Библия монархизма.В системе русской политической имперской мысли особое место занимает книга «Монархическая государственность» Льва Александровича Тихомирова (1852—1923), который был, по сути, первым русским мыслителем, подвергшим систематическому пересмотру сложившиеся в европейской политической философии взгляды на государственность. В его мышлении удивительно сочетались критические достоинства и апологетические возможности. Он мог как вносить сомнения в казалось бы устоявшиеся постулаты, так и убеждать в правильности своих положительных политических конструкций.
«Монархическая государственность» — книга, явившаяся как бы квинтэссенцией, высочайшим достижением всех имевшихся до нее попыток осмысления уникальности идеи русского самодержавия. Попыток таких было немало.

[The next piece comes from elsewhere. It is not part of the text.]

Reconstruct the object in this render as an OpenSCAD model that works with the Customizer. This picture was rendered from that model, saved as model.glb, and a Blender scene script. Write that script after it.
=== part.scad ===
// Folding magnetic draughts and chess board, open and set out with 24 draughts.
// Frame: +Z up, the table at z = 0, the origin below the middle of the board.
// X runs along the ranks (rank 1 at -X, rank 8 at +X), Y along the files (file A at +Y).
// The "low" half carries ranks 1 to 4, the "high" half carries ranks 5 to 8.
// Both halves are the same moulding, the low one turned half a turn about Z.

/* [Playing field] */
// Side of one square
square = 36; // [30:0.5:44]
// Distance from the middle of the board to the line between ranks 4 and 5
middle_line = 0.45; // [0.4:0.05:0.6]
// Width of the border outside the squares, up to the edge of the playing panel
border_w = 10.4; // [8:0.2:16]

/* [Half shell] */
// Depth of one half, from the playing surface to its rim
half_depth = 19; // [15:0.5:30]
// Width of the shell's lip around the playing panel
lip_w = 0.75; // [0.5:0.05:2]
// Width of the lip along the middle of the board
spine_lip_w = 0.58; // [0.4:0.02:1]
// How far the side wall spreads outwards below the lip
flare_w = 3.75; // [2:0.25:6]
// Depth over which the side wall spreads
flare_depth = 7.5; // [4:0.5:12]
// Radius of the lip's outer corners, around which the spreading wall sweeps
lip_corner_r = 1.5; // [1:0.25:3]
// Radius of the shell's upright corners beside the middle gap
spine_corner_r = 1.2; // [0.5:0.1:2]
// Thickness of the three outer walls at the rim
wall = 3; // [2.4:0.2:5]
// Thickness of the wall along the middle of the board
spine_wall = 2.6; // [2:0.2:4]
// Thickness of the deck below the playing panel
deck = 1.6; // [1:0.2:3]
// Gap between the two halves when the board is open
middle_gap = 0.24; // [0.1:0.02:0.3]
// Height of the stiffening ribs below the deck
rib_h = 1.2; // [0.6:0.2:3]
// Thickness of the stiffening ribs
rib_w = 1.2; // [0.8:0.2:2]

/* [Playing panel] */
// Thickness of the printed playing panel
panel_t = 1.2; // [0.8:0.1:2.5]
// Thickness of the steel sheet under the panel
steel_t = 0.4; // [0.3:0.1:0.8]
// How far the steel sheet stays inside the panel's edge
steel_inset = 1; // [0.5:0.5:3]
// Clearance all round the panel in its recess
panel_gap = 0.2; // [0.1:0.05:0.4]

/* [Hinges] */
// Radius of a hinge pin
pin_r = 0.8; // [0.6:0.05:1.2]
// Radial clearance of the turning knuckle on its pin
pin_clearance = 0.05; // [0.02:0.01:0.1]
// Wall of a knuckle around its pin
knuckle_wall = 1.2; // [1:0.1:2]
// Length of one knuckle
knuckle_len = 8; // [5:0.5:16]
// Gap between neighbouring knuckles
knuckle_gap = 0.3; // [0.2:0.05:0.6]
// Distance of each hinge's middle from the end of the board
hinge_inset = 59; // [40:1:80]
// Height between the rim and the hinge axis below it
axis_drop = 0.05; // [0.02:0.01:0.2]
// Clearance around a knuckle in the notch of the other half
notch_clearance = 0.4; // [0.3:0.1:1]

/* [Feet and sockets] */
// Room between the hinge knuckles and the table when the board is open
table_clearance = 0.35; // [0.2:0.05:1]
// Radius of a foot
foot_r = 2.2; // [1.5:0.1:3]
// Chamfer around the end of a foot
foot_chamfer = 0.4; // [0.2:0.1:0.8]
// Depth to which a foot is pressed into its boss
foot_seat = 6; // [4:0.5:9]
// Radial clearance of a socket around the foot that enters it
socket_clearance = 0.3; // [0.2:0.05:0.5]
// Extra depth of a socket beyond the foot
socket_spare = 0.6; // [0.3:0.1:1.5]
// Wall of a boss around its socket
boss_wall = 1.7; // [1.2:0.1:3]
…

Они были начаты еще Карамзиным и славянофилами, Данилевским, Леонтьевым, М. Катковым, духовными писателями — владыками Филаретом (Дроздовым), Амвросием (Ключаревым), Филаретом (Гумилевским).
Новое царствование императора Николая II вызвало интерес политических писателей к вопросу уяснения идейных основ монархии как особого типа верховной власти. К сожалению, в целом в политике русского правительства начала XX века царила непоследовательность, бессистемность и опасное благодушие. Но среди высокопоставленных сановников были люди с тонким государственным чутьем, которые понимали трудность положения и искали в обществе людей, способных выяснить, выписать для правительства ряд реформаторских действий для обуздания революционного движения и более четкого понимания положительных задач, необходимых для империи, входящей в индустриальную эпоху.